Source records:
[BEGIN]

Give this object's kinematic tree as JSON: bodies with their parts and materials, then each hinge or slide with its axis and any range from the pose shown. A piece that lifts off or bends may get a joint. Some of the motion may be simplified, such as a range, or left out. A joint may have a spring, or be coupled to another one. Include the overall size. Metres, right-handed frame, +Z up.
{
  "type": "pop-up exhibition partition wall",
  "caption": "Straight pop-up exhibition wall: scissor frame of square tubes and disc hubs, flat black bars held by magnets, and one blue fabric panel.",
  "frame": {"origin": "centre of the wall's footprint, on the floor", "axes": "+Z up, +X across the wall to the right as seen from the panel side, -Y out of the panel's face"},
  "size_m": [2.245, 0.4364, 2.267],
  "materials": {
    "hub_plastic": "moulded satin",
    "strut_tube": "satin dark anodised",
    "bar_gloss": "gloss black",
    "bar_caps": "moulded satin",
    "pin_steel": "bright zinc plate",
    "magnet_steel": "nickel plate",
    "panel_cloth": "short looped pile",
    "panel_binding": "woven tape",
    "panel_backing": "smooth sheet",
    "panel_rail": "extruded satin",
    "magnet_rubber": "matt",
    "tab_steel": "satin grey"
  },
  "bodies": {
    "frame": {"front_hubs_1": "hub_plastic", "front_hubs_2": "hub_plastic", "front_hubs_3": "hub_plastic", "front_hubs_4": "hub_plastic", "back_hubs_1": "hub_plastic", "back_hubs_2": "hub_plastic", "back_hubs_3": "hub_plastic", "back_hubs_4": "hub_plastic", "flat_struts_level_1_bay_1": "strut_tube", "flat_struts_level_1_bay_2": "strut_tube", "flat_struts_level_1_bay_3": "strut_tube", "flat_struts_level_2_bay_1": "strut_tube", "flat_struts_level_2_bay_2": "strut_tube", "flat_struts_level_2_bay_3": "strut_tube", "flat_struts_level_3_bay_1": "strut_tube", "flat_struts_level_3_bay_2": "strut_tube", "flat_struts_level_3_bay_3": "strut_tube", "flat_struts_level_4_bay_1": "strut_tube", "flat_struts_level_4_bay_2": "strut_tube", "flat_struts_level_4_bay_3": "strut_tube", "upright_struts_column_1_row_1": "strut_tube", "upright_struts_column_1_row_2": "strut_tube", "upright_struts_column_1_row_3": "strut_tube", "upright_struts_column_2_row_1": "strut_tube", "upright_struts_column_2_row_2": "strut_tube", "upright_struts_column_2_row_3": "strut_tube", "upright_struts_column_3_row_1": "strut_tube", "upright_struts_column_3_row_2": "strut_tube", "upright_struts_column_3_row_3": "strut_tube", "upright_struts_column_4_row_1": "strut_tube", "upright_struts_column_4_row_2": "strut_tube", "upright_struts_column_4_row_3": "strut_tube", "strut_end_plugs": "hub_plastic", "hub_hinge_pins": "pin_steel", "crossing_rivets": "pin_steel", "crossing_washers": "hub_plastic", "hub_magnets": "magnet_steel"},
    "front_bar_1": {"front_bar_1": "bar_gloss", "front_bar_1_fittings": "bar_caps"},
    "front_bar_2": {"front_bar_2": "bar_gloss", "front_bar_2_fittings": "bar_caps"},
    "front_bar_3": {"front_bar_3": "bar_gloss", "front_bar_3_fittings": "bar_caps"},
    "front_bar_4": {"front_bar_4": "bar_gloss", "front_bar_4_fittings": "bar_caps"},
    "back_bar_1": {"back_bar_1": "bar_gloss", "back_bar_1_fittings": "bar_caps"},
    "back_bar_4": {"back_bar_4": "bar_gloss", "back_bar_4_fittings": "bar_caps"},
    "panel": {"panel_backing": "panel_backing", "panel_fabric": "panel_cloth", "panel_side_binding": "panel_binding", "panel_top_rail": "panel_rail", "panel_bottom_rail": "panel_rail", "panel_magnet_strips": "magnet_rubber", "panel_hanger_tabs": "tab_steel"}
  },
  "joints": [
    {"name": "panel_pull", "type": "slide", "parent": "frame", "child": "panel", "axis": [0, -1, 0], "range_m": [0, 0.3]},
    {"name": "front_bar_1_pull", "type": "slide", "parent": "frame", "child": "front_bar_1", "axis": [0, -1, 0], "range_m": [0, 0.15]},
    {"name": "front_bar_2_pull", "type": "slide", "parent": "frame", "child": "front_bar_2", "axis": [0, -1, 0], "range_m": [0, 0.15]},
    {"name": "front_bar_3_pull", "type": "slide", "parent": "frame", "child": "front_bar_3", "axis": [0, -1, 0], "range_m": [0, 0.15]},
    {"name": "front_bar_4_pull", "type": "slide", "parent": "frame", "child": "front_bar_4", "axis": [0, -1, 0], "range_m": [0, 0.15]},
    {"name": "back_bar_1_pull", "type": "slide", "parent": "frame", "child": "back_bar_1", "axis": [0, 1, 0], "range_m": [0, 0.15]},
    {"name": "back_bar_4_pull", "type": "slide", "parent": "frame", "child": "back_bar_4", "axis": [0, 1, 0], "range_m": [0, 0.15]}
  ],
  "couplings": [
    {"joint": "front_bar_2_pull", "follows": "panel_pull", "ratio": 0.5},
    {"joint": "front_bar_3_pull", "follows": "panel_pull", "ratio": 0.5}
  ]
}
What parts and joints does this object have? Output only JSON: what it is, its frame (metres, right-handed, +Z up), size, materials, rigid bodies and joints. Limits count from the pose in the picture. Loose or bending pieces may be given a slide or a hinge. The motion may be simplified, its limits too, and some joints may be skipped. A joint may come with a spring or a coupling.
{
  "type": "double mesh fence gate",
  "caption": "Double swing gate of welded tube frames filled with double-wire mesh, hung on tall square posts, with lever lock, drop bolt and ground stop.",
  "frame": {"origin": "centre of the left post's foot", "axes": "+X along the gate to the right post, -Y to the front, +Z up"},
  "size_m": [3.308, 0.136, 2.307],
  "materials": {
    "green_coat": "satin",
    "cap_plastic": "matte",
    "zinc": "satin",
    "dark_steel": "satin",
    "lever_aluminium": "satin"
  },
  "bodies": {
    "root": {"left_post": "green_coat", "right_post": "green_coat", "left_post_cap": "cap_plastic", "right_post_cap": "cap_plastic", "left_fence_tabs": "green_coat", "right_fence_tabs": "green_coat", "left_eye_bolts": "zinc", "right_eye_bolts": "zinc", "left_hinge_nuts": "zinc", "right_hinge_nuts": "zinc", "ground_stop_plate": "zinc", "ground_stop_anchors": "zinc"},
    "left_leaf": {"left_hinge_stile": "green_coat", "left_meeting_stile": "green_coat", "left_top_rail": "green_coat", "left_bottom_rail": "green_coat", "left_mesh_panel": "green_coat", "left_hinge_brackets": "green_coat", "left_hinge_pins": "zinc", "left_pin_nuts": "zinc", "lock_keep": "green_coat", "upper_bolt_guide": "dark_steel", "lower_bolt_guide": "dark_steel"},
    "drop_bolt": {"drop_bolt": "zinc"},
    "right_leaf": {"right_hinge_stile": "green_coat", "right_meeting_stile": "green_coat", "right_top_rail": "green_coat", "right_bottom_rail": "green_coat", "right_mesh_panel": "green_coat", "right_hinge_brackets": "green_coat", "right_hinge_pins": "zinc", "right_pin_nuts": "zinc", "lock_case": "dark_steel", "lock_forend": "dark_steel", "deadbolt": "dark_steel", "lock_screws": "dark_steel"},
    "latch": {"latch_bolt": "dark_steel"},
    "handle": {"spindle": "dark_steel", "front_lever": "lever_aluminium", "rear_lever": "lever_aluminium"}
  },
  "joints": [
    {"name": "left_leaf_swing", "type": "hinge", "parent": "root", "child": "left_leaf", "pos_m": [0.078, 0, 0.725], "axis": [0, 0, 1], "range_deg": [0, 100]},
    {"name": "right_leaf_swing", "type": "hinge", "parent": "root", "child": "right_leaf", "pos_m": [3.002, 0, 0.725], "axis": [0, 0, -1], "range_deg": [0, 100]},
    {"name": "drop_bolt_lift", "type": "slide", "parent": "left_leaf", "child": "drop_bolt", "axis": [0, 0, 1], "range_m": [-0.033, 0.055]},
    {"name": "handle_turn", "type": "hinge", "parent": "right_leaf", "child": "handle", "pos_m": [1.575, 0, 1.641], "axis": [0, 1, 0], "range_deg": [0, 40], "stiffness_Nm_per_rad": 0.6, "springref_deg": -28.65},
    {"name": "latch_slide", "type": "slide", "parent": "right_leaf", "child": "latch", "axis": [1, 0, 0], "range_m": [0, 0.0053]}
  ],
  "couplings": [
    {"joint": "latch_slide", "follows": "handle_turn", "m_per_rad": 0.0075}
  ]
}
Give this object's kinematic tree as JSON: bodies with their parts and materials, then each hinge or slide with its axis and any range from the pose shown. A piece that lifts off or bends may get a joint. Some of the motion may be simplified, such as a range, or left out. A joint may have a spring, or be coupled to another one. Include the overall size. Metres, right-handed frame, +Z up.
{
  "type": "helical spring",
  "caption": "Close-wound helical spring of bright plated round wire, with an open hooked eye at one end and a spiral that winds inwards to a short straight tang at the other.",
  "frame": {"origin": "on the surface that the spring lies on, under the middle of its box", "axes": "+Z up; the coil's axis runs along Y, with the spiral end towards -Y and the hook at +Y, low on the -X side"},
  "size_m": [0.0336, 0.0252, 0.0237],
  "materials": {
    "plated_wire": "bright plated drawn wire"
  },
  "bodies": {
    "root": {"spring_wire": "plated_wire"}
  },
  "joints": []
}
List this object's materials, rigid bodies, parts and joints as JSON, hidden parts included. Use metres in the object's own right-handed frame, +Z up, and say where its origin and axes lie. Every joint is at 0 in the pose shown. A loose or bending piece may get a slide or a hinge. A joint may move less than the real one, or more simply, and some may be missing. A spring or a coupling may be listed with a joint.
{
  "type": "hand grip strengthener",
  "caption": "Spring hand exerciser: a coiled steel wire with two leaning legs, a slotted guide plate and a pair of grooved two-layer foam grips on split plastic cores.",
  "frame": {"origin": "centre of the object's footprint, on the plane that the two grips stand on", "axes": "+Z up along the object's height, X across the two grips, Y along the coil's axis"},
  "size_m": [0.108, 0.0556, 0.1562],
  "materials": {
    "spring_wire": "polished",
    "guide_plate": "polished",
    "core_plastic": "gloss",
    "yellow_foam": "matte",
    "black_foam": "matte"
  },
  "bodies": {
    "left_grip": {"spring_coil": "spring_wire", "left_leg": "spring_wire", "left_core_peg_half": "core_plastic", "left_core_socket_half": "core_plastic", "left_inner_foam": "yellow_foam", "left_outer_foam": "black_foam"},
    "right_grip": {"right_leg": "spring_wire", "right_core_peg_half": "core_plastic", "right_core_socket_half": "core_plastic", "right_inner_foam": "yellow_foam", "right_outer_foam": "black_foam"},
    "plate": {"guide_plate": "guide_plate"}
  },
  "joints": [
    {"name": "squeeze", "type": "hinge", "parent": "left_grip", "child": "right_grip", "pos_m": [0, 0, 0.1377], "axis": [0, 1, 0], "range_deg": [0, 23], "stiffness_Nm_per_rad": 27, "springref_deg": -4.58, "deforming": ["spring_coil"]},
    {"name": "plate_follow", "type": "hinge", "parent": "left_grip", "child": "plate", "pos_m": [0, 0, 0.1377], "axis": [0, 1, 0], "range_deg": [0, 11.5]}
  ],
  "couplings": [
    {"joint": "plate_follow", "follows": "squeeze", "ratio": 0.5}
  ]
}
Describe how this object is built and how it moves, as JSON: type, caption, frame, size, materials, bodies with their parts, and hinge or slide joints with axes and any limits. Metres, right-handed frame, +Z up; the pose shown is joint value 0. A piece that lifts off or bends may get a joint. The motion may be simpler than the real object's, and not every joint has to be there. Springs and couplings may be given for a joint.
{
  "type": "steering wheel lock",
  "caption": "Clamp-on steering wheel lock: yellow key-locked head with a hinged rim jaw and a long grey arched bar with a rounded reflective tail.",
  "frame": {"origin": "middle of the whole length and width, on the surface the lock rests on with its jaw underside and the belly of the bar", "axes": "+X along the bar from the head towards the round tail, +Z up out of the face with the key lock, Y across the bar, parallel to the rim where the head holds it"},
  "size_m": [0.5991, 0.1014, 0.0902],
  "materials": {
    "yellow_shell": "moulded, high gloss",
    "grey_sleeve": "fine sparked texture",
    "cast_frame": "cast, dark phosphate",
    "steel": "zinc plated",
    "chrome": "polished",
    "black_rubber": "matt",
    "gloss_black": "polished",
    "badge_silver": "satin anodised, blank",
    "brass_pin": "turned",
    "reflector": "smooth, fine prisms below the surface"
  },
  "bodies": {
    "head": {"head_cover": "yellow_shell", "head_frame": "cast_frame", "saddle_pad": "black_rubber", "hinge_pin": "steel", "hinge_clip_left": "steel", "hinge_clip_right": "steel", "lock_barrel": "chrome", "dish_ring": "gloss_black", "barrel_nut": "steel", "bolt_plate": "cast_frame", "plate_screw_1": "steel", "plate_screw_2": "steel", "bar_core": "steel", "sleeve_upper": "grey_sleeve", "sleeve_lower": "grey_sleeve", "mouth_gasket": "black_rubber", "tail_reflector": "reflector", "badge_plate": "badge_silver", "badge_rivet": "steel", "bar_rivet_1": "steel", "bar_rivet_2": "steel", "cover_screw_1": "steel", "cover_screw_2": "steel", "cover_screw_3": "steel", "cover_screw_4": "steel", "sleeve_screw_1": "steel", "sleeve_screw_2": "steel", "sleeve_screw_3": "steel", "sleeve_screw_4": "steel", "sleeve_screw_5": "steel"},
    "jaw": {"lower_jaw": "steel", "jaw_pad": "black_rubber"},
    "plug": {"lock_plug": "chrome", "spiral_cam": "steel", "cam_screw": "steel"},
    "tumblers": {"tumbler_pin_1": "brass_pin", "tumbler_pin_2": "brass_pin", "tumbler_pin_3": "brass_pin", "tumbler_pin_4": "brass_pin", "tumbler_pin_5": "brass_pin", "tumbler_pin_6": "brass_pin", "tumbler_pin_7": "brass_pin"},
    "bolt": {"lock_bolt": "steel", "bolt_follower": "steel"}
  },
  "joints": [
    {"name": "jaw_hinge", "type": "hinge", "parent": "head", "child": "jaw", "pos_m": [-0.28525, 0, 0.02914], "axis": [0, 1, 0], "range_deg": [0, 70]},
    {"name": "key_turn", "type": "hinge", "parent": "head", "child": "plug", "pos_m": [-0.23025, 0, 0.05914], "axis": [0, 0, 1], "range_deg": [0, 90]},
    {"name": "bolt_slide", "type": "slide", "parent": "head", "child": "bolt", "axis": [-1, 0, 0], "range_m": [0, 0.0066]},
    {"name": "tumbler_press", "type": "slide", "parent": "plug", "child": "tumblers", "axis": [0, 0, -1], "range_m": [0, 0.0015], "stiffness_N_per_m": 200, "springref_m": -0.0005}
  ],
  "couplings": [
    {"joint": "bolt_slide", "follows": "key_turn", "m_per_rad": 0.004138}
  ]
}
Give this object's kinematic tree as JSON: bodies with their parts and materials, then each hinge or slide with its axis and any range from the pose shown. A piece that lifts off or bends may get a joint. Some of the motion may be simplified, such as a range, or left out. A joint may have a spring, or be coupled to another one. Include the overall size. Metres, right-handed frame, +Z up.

[END]

GIVEN PROBLEM: In the listing above, how many lines include the word "rigid"? Answer with the number and nothing more.

COMPLETE RESPONSE: 2